Implementation recommendations for a controlled Odoo integration program
Successful finance ERP workflow governance starts with process design before interface design. Organizations should map end-to-end workflows, identify system-of-record ownership, classify data by criticality, and define measurable control objectives. Integration architecture should then be selected based on those business requirements rather than on tool preference alone. A phased rollout is usually more effective than a big-bang deployment, especially where finance, sales, operations, and IT teams have different priorities.

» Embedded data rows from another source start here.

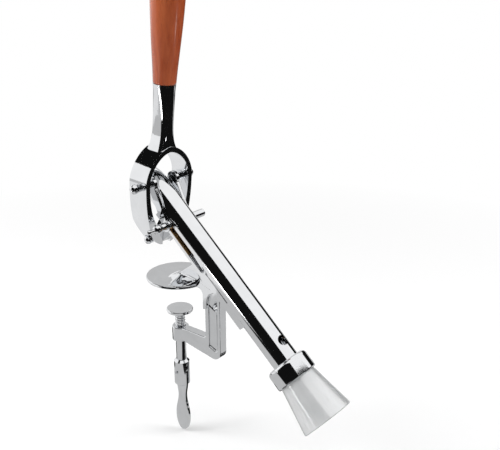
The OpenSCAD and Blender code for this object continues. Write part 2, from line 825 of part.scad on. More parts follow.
// ---- spindle and worm ----
washer_t = 1.4;
washer_at = pocket_at + 0.1;
head_at = washer_at + washer_t + 0.1;
spindle_end = 132;
worm_from = spindle_end;
worm_len = 60;
stem_len = 10;
lock_at = spindle_end - 5;

module spindle() {
    color(STEEL) at_barrel() difference() {
        union() {
            along_tube(head_at, bush_at - 0.1, bush_d - 2 * gap);
            along_tube(bush_at - 1, spindle_end, spindle_d);
        }
        along_tube(spindle_end - stem_len, spindle_end + 1, worm_wire);
        translate([0, 0, lock_at]) rod_x(-20, 20, 1.5);
    }
}

module thrust_washer() {
    color(BRASS) at_barrel() along_tube(washer_at, washer_at + washer_t, bush_d - 2 * gap);
}

module worm_pin() {
    color(STEEL) at_barrel() translate([0, 0, lock_at])
        rod_x(-spindle_d / 2 + 0.3, spindle_d / 2 - 0.3, 1.5);
}

// Place t turns down the worm: it leaves the axis in the first half turn
worm_r = (worm_d - worm_wire) / 2;
turns = worm_len / worm_lead;
function wire_at(t) = let (r = t < 0 ? 0 : t < 0.6 ? worm_r * pow(sin(150 * t), 2) : worm_r)
    [r * cos(360 * t), r * sin(360 * t), worm_from + worm_lead * t];
function wire_r(t) = t > turns - 0.5
    ? 0.2 + (worm_wire / 2 - 0.2) * sqrt(max(0, (turns - t) / 0.5))
    : worm_wire / 2;
function unit(v) = v / norm(v);

module worm() {
    sides = 12;
    per = 20;
    times = concat([-(stem_len - 0.2) / worm_lead, -0.02], [for (i = [0:turns * per]) i / per]);
    sections = [for (t = times) let (
        d = unit(wire_at(t + 0.01) - wire_at(t - 0.01)),
        b = unit(cross(d, [cos(360 * t), sin(360 * t), 0])),
        n = cross(b, d))
        [for (k = [0:sides - 1]) let (a = 360 * k / sides)
            wire_at(t) + wire_r(t) * (cos(a) * n + sin(a) * b)]];
    color(STEEL) at_barrel() difference() {
        loft(sections);
        translate([0, 0, lock_at]) rod_x(-20, 20, 1.5);
    }
}

clamp_frame();
frame_bolt();
locating_dowel();
pressure_shoe();
clamp_screw();
screw_clevis();
clevis_pin();
thumb_spoon();
spoon_pin();
barrel();
barrel_cap();
drive_nut();
nut_retaining_ring();
bell_collar();
neck_seat();
bell();
lever_stirrup();
lever_pivot_pin();
pivot_ball_nuts();
link_studs();
stud_spacers();
stud_collars();
stud_ball_nuts();
handle_tang();
wood_handle();
carriage();
cross_pin();
cross_pin_sleeve();
cross_pin_ball();
cross_pin_end();
link_left();
link_right();
spindle();
spindle_bush();
thrust_washer();
worm_pin();
worm();
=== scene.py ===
# %% [markdown]
# # A counter mount corkscrew
#
# This lesson dresses a lever corkscrew that is held by a clamp. Its solids come from a frame that
# already has the right sizes and joints. The lesson gives each piece its edges, its small details
# and its finish, and then sets up a plain studio and the camera.

# %% The tools and the frame
import json
import math

import bmesh
import bpy
from mathutils import Matrix, Vector

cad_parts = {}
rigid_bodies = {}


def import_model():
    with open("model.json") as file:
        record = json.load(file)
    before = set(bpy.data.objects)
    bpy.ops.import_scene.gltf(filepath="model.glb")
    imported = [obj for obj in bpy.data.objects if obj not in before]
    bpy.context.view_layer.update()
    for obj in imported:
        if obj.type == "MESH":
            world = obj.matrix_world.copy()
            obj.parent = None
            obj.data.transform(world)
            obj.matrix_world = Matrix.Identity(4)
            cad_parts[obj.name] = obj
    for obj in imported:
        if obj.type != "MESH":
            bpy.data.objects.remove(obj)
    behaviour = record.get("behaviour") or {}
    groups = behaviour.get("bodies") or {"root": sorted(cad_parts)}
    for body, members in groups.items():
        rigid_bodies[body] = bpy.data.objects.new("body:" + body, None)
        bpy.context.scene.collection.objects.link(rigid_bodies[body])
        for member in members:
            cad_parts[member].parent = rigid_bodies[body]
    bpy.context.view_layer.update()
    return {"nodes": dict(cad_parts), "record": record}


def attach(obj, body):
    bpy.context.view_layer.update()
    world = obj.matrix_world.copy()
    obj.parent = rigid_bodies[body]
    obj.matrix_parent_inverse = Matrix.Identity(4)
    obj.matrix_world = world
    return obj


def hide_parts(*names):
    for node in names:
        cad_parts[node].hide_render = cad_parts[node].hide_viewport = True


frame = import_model()
scene = bpy.context.scene
nodes = frame["nodes"]

# %% [markdown]
# ## Units
#
# Lengths are in millimetres here and turned into metres at the last moment, since that is how a
# maker reads a drawing. The barrel's tilt is the one angle that a finish needs: its brass pieces
# were turned about that axis.

# %% Millimetres and the barrel's tilt
MM = 0.001
TILT = 41.2
print("one millimetre:", MM, "barrel tilted by", TILT, "degrees")

# %% [markdown]
# ## Finishes
#
# Every finish is a small node tree on object coordinates, so that it stays put when the piece
# moves. Chrome is more than a mirror: the plating has faint ripples, wiping marks and a few hair
# scratches, and those are what make a reflection look like metal. A picture of scratches would do
# too, but noise needs no file and has no seam.

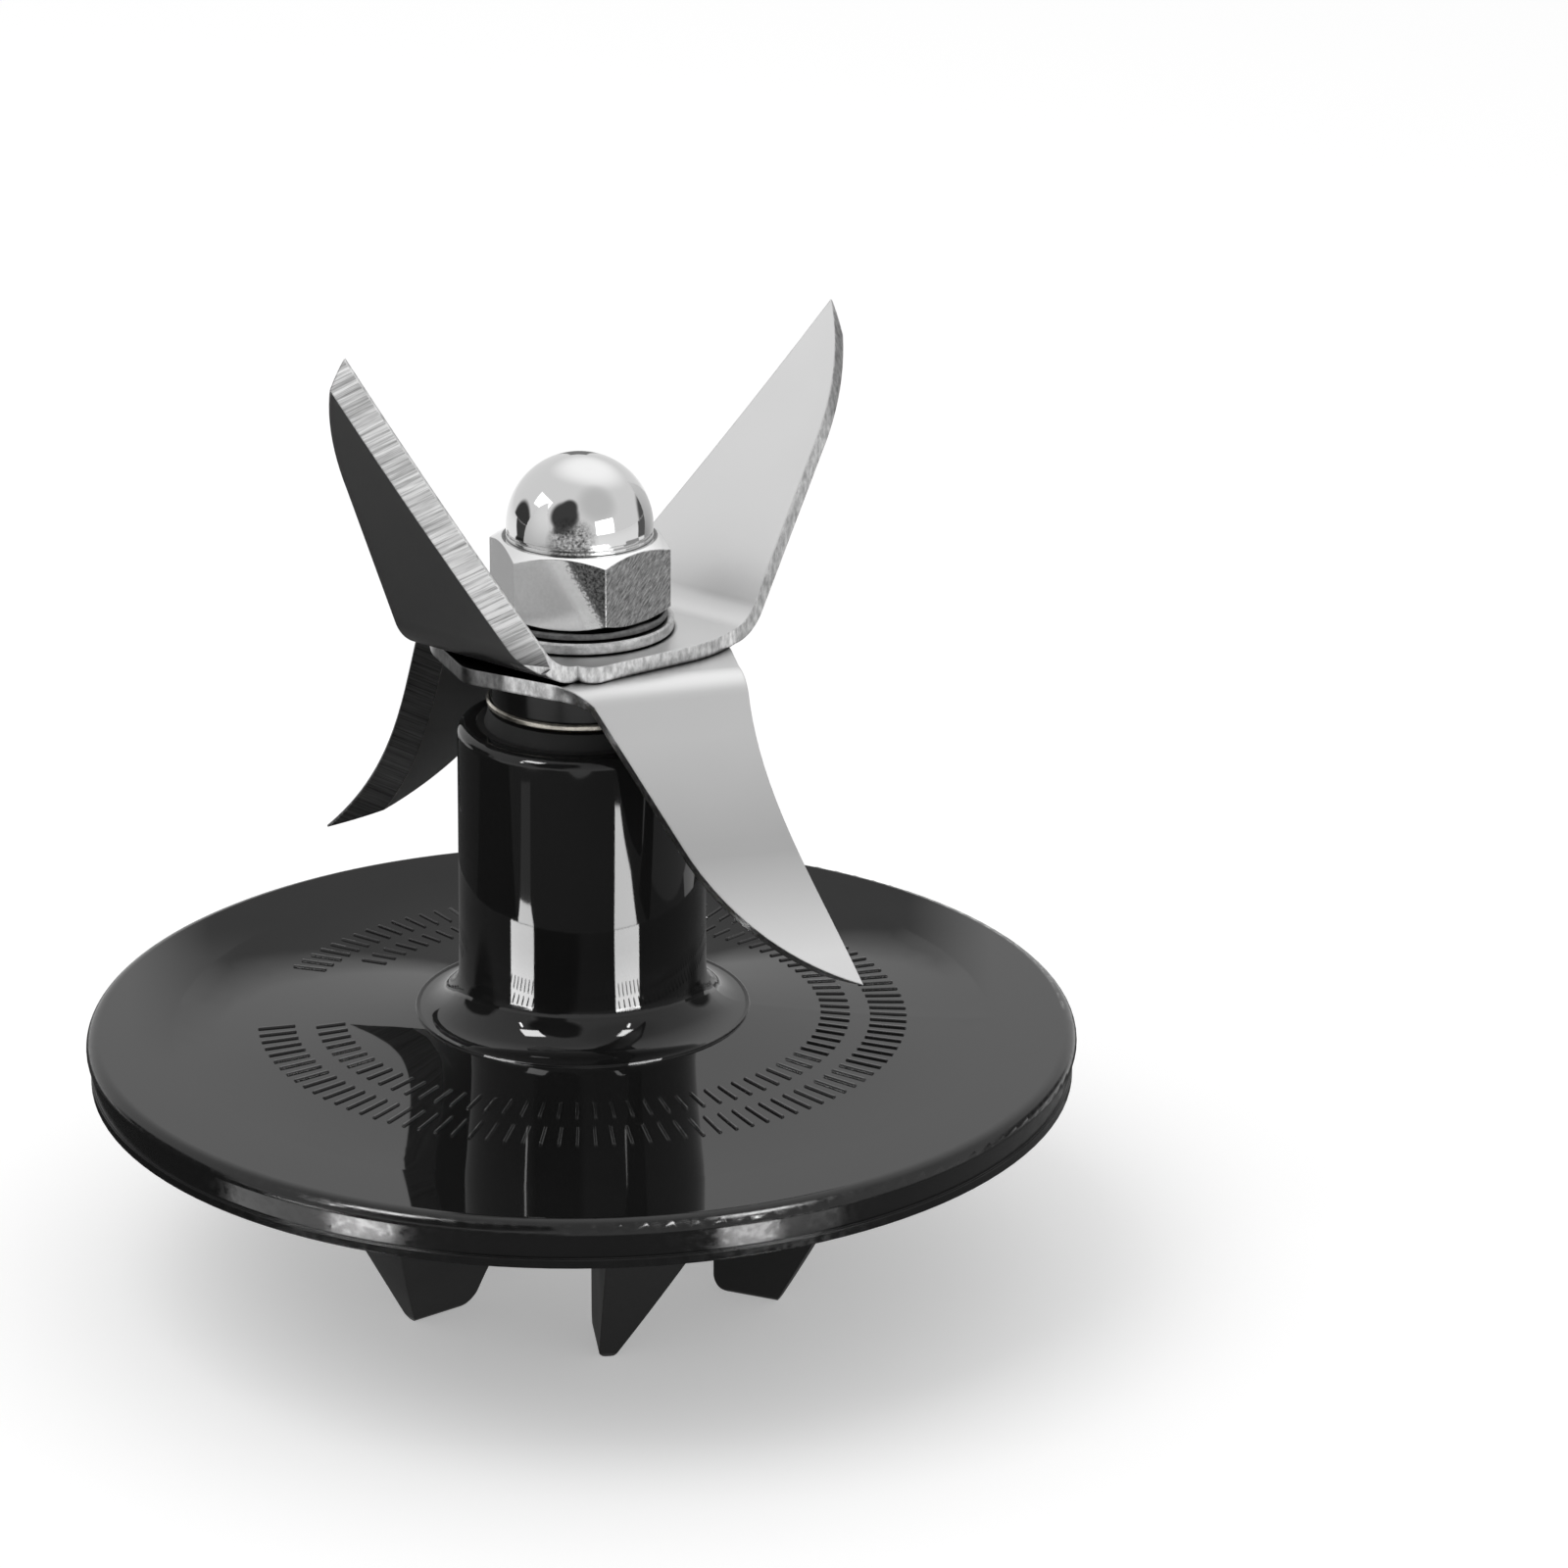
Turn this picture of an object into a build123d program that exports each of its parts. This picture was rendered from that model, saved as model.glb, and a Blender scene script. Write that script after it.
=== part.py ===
from build123d import *
from math import cos, radians, sin, tan
import os

# Blender blade assembly, in millimetres.
# The origin lies on the spindle axis, in the plane of the coupling's tooth tips; +Z points up into the jar.
# The spindle turns counter-clockwise seen from above, so each wing leads with its ground edge.

# Drive coupling
tooth_count = 6
tooth_height = 12.0
tooth_tip_width = 1.3
tooth_tip_round = 0.55
tooth_ramp_angle = 63.0
tooth_outer_radius = 17.3
tooth_inner_radius = 11.8
tooth_outer_flare = 28.6
tooth_inner_round = 1.6
tooth_azimuth = 38.0
coupling_web = 3.0
coupling_edge = 0.4
coupling_margin = 0.5
coupling_dish_depth = 1.0
coupling_dish_wall = 1.8
coupling_hub_radius = 8.6
coupling_hub_height = 10.0
coupling_hub_lip = 1.0
coupling_hub_chamfer = 0.8
insert_width = 11.0
insert_lip_radius = 4.6

# Spindle
journal_radius = 4.76
stud_radius = 3.97
stud_flats = 6.4
stud_chamfer = 0.6
spindle_foot = 0.5
running_clearance = 0.04
thrust_play = 0.05
seat_clearance = 0.02

# Retaining ring and lower thrust washers
ring_lift = 0.3
ring_thickness = 1.0
ring_radius = 7.4
ring_groove_depth = 0.6
ring_mouth = 6.6
ring_relief = 1.3
ring_relief_offset = 0.3
ring_relief_angle = 60.0
steel_washer_thickness = 0.8
steel_washer_radius = 7.2
nylon_washer_thickness = 0.8
nylon_washer_radius = 7.6

# Bushings
bushing_radius = 7.0
bushing_flange_radius = 8.4
bushing_flange = 1.4
bushing_proud = 0.35
lower_bushing_length = 9.6
upper_bushing_length = 9.0
upper_bushing_neck_radius = 6.2
bushing_chamfer = 0.4
relief_radius = 6.0

# Base moulding
disc_radius = 40.0
rim_height = 3.85
rim_round = 1.0
rim_straight = 0.1
rim_taper = 0.5
bead_height = 0.7
bead_inset = 0.3
land_width = 6.0
crown_rise = 1.1
plate_underside = 1.5
skirt_wall = 2.3
rib_count = 12
rib_width = 1.4
rib_recess = 0.3
rib_overlap = 0.5
ring_rib_radius = 27.0
boss_radius = 11.6
foot_radius = 13.5
foot_step = 0.2
foot_round = 3.2
column_foot_radius = 10.0
column_top_radius = 9.85
column_height = 24.3
column_round = 0.8

# Shaft seal
seal_wall = 1.55
seal_depth = 3.5
seal_lip_gap = 0.3
seal_lip_wall = 0.6
seal_lip_inset = 0.2
seal_lip_spread = 0.4
seal_lip_relief = 0.1
neck_height = 1.5

# Clamped stack
thrust_ring_thickness = 0.6
thrust_ring_radius = 7.5
spacer_height = 3.0
spacer_radius = 7.2
spacer_round = 0.3
flat_washer_thickness = 1.0
flat_washer_radius = 7.4
lock_washer_thickness = 0.6
lock_washer_radius = 6.9
lock_washer_slit = 0.8
washer_edge = 0.15

# Cap nut
nut_width = 12.7
nut_hex_height = 6.0
nut_chamfer_angle = 30.0
nut_face_inset = 0.2
nut_azimuth = -12.0
dome_radius = 5.8
dome_neck = 0.85
dome_groove = 0.25
thread_engagement = 8.0
thread_runout = 1.0

# Blades
sheet = 1.3
bend_steps = 6
bevel_width = 2.2
bevel_land = 0.2
cutter_margin = 1.0

upper_azimuth = 231.0
upper_fold = 9.35
upper_bend_radius = 3.0
upper_bevel_run_out = 1.6
upper_angles = (67.0, 57.0)
upper_tip = (-5.7, 27.2)
upper_lead_hub = 6.2
upper_lead_root = 5.2
upper_lead_middle = (-1.0, 15.6)
upper_trail = 9.35
upper_trail_hub = 9.5
upper_trail_bend = 15.0
upper_trail_middle = (-8.2, 22.4)
upper_shoulder = (7.15, 7.5)
upper_flank = (-4.2, 10.35)
upper_hub_rounds = (1.6, 10.0)

lower_azimuth = 288.0
lower_fold = 10.8
lower_bend_radius = 1.6
lower_bevel_run_out = 0.3
lower_angles = (-57.0, -60.0)
lower_tip = (15.5, 25.5)
lower_lead_root = 10.25
lower_lead_bends = ((11.0, 10.2), (11.3, 15.4))
lower_lead_middles = ((12.9, 17.2), (13.0, 21.3))
lower_trail_hub = 4.9
lower_trail_root = 2.2
lower_trail_bends = ((3.1, 13.5), (3.6, 13.3))
lower_flank = (4.3, 11.0)
lower_shoulder = (-3.4, 10.4)
lower_hub_rounds = (8.0, 3.0)

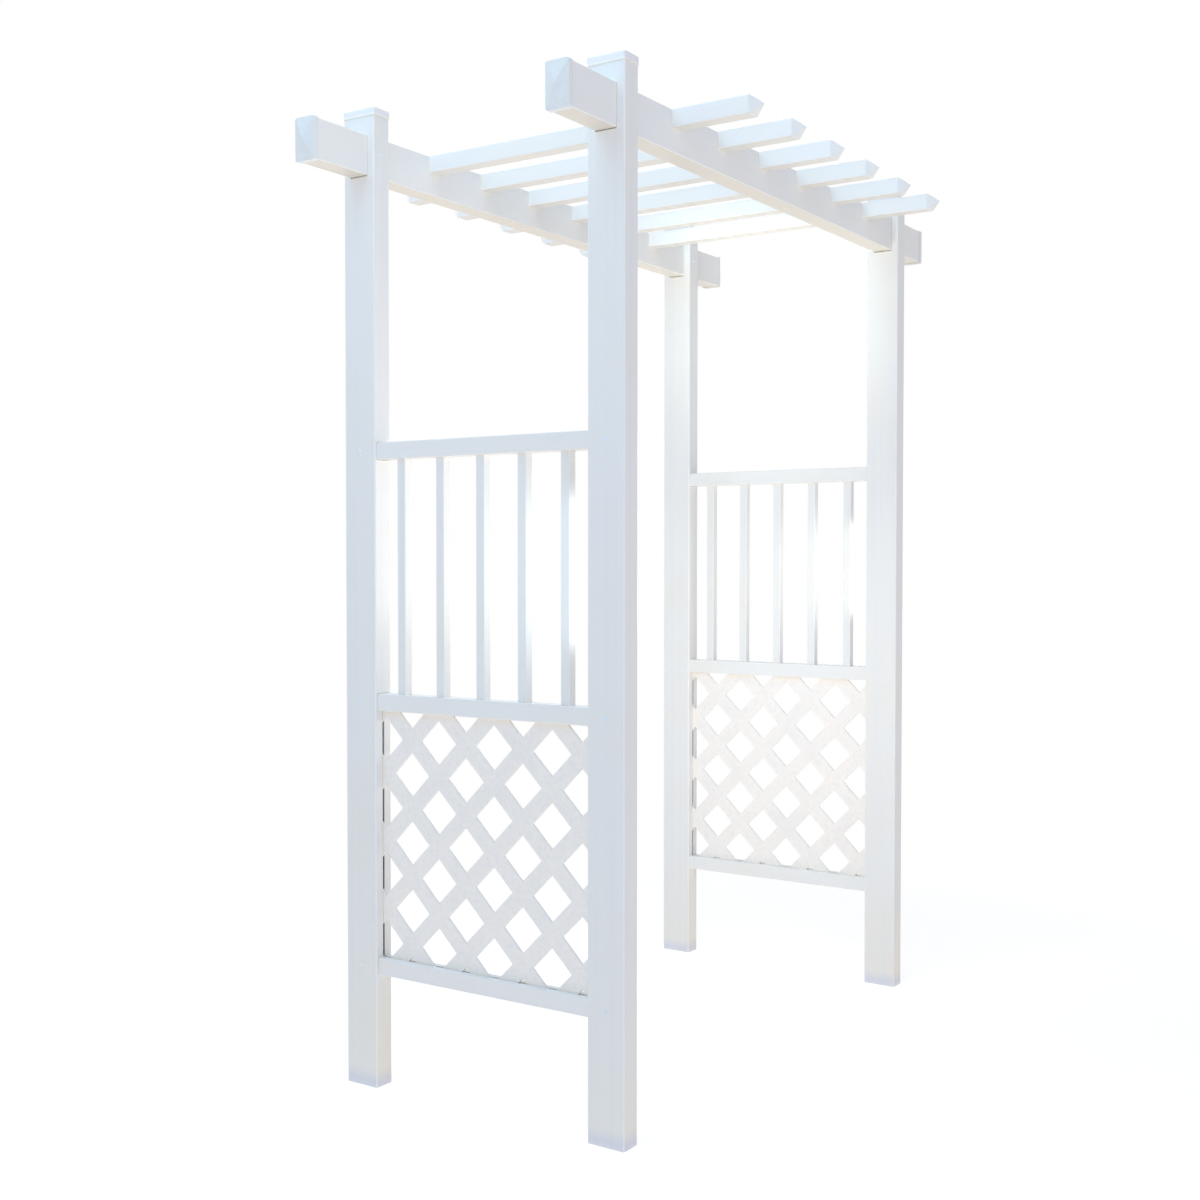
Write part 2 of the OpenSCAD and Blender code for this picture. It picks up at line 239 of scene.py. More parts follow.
class ArborVinyl(PropertyGroup):
    """Look of the extruded profiles."""

    colour: colour_setting("Colour", "Colour of clean extruded vinyl", (0.86, 0.865, 0.87))
    warm: colour_setting("Warm patches", "Colour of its faint warm patches", (0.86, 0.85, 0.825))
    streak: colour_setting("Streaks", "Colour of its faint long streaks", (0.825, 0.835, 0.86))
    streak_width: length_setting("Streak width", "Width of those streaks", 0.016, 0.05)
    # Painted highlight: the lighter colour given to the round edges
    edge: colour_setting("Edges", "Colour of the polished round edges", (0.95, 0.95, 0.95))
    # Painted shade: the darker, warmer colour of the undersides, standing in for shade and warm
    # bounce light
    under: colour_setting("Undersides", "Colour of the duller undersides", (0.79, 0.74, 0.66))
    # Painted light: the bluish white that the tops take from the sky
    top_sky_light: colour_setting("Tops", "Colour of the sun-bleached tops", (0.94, 0.98, 1))
    # Painted light: warm ground bounce in patches on the posts near the ground, and the height it
    # reaches
    splash: colour_setting(
        "Splashed earth", "Colour of the posts near the ground", (0.93, 0.87, 0.76)
    )
    ground_bounce_reach: length_setting("Splash height", "How high the splashed earth reaches", 0.4, 2)
    # Painted shade: the bluish shadow at a post's foot and its darker line along the ground
    foot_shade: colour_setting("Damp foot", "Colour of the line at a post's foot", (0.62, 0.67, 0.84))
    # Pale dust and painted warm light in the joints: a colour lighter than the vinyl where
    # occlusion finds a joint
    joint_dust_and_light: colour_setting("Dust", "Colour of the pale dust held in joints", (1, 0.96, 0.88))
    joint_dust_and_light_share: share_setting("Share of dust", "How much dust a tight joint holds", 0.7)
    joint_dust_and_light_reach: length_setting("Reach of dust", "How far it reaches from a joint", 0.018, 0.05)
    roughness: share_setting("Roughness", "Roughness of the semi-gloss skin", 0.22)
    line_width: length_setting("Die lines", "Width of the lines left by the die", 0.0028, 0.01)
    line_depth: length_setting("Die line depth", "Depth of those lines", 0.00003, 0.001)
    wave_width: length_setting("Waves", "Width of the wall's slow waves", 0.16, 1)
    wave_depth: length_setting("Wave depth", "Depth of those waves", 0.0009, 0.005)


class ArborMoulded(PropertyGroup):
    """Look of the moulded caps."""

    post_cap: colour_setting("Post caps", "Colour of the post caps", (0.875, 0.87, 0.91))
    # Painted shade: the beam caps' pointed faces take this darker colour, and their skirts the
    # lighter one below
    beam_cap: colour_setting("Beam caps", "Colour of the beam caps", (0.765, 0.79, 0.81))
    beam_cap_skirt: colour_setting(
        "Beam cap skirts", "Colour of the beam caps' skirts", (0.84, 0.85, 0.87)
    )
    slat_cap: colour_setting("Slat caps", "Colour of the slat caps", (0.87, 0.875, 0.88))
    flow: colour_setting("Flow marks", "Colour of the faint flow marks", (0.82, 0.845, 0.865))
    roughness: share_setting("Roughness", "Roughness of the moulded skin", 0.24)
    # Painted light: the paler, warmer colour of the band round a post cap's lip
    lip: colour_setting("Lip", "Colour of the lip round a post cap's skirt", (0.95, 0.92, 0.87))
    lip_height: length_setting("Lip height", "Height of that lip", 0.005, 0.02)
    grain_width: length_setting("Grain", "Width of the mould's fine grain", 0.0011, 0.01)
    grain_depth: length_setting("Grain depth", "Depth of that grain", 0.00002, 0.001)


class ArborSheet(PropertyGroup):
    """Look of the lattice sheets."""

    colour: colour_setting("Colour", "Colour of the lattice sheet", (0.97, 0.928, 0.895))
    mottle: colour_setting("Mottle", "Colour of its fine mottle", (0.87, 0.86, 0.865))
    # Pale dust and painted warm light, held in the joints under the rails
    dust_and_light: colour_setting("Dust", "Colour of the dust held under a rail", (1, 0.95, 0.84))
    # The cut edges' darker colour is their own tone and painted shade in the openings
    cut: colour_setting("Cut edges", "Colour of the cutter's edges", (0.9, 0.89, 0.87))
    roughness: share_setting("Roughness", "Roughness of the sheet's skin", 0.46)
    mottle_width: length_setting("Mottle width", "Width of the mottle", 0.011, 0.1)
    skin_depth: length_setting("Skin depth", "Depth of the skin's orange peel", 0.00006, 0.001)


class ArborScrew(PropertyGroup):
    """Sizes and look of the screws."""

    # Painted sky light: the white paint has a blue tint, so the heads look lit from the sky
    colour: colour_setting("Colour", "Colour of the white painted heads", (0.8, 0.9, 1))
    bare: colour_setting("Bare metal", "Colour of the metal where paint is gone", (0.5, 0.49, 0.47))
    head_d: length_setting("Head diameter", "Diameter of a round head", 0.009, 0.012)
    head_h: length_setting("Head height", "Height of a round head", 0.0028, 0.004)
    shank_d: length_setting("Shank diameter", "Diameter of a shank over its thread", 0.004, 0.005)
    thread_pitch: length_setting("Thread pitch", "Distance between turns of thread", 0.0016, 0.004)
    thread_depth: length_setting("Thread depth", "Depth of the thread", 0.0006, 0.001)
    point: length_setting("Point", "Length of the tapered point", 0.005, 0.007)
    rail_length: length_setting("Rail screw", "Length of a rail screw's shank", 0.02235, 0.04)
    beam_length: length_setting("Beam screw", "Length of a beam screw's shank", 0.03525, 0.06)
    slot_length: length_setting("Drive length", "Length of an arm-to-arm drive slot", 0.0044, 0.008)
    slot_width: length_setting("Drive width", "Width of a drive slot", 0.0008, 0.003)
    slot_depth: length_setting("Drive depth", "Depth of the drive at its middle", 0.0008, 0.0025)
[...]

An experienced Odoo implementation partner can help establish a target operating model that includes integration ownership, release governance, support procedures, and KPI reporting. This should include design authority for new Odoo connector requests, standardized naming and mapping conventions, test scenarios for finance controls, and a clear escalation model for production incidents. Governance is sustainable only when it is embedded into delivery and support processes.
Executive guidance for choosing the right governance model
Executives should evaluate Odoo integration decisions through four lenses: control, agility, scalability, and supportability. If the business expects rapid channel expansion, acquisitions, or regulatory change, a lightweight point-to-point model may create future constraints. If finance accuracy, auditability, and cross-system consistency are strategic priorities, middleware-led governance often delivers stronger long-term value. The right decision is not the one with the lowest initial build cost, but the one that best balances automation with operational control.
For organizations modernizing finance operations, Odoo ERP integration should be treated as an enterprise capability rather than a collection of technical interfaces. With the right governance framework, Odoo API integration can support reliable business process automation, stronger ERP interoperability, and cloud-ready operating models that scale with the business.